The ramshackle Club Obama is a shed on stilts above a garbage dump of a beach in Conakry, the capital of the West African country of Guinea.  It doesn’t get much business anymore because Obama is no longer popular here.  Guineans thought he would flood them with US taxpayer dollars but he didn’t.  “Obama did nothing for us,” they’ll tell you.

The sad truth is that Guineans have done nothing for themselves.  Independence from France came in 1958, and the place has been run by one party dictatorships, military juntas, and ridiculously corrupt leaders ever since.  It’s the size of Oregon, with 12 million people who have a per capita GDP of $800 a year.  Yet is has up to half the world’s reserves of bauxite (source of aluminum) and is #3 in world production, has diamonds, gold, and many other resources  – which all goes into the bottomless pockets of whoever the ruling elite are at the moment.

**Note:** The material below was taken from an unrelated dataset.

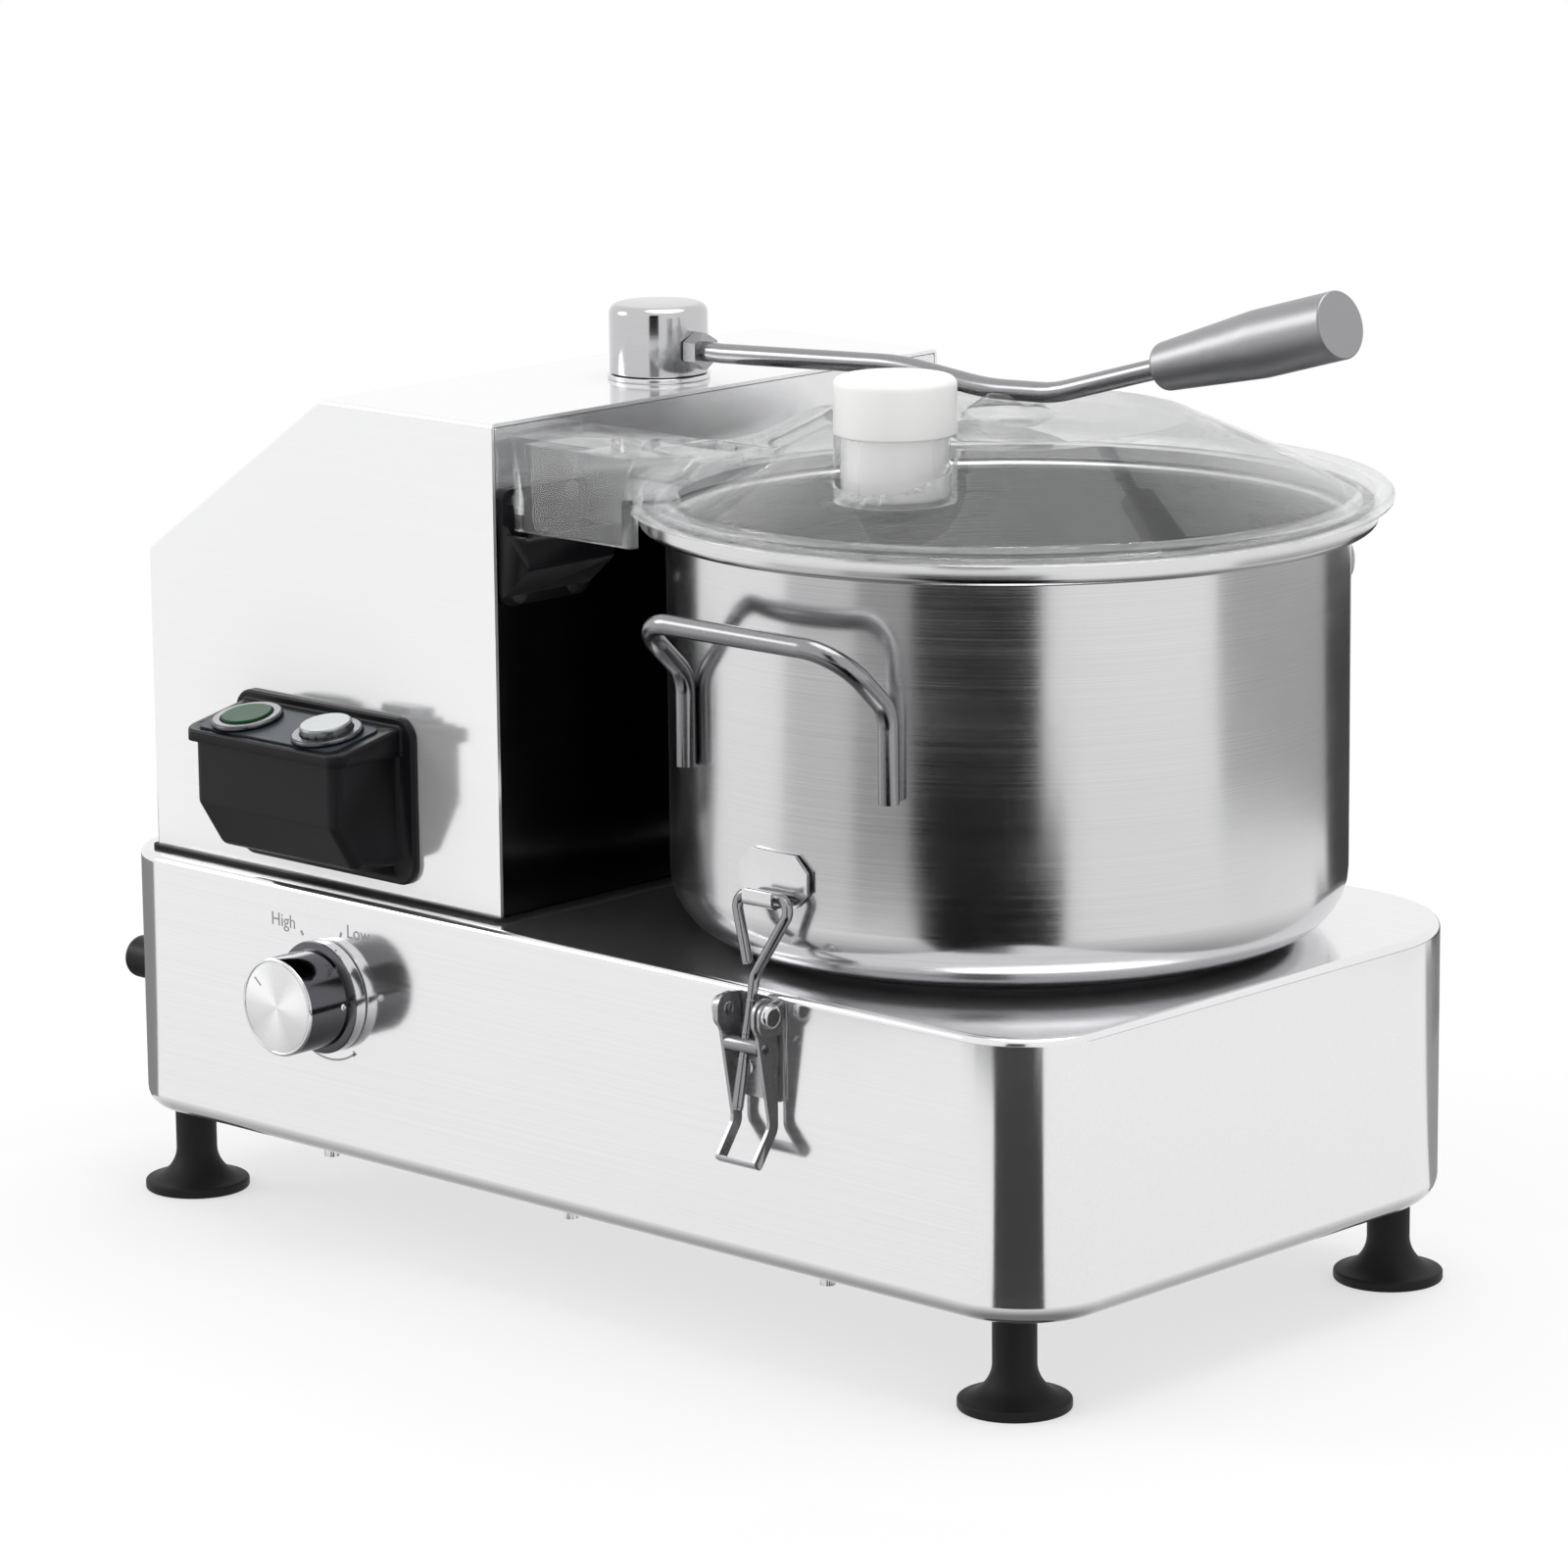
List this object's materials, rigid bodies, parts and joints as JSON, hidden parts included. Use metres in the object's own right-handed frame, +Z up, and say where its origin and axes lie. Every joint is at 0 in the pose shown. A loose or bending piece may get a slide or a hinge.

It’s the tragedy of so much of Africa writ large.  In 1974, after Cassius Clay had his “Rumble in the Jungle” in Zaire with George Foreman, he was asked by a reporter upon his return to America, “Champ, what did you think of Africa?”  With wit and wisdom he replied, “Thank God my Granddaddy got on that boat!”  (Glimpses of Our Breathtaking World #84 Photo ©Jack Wheeler)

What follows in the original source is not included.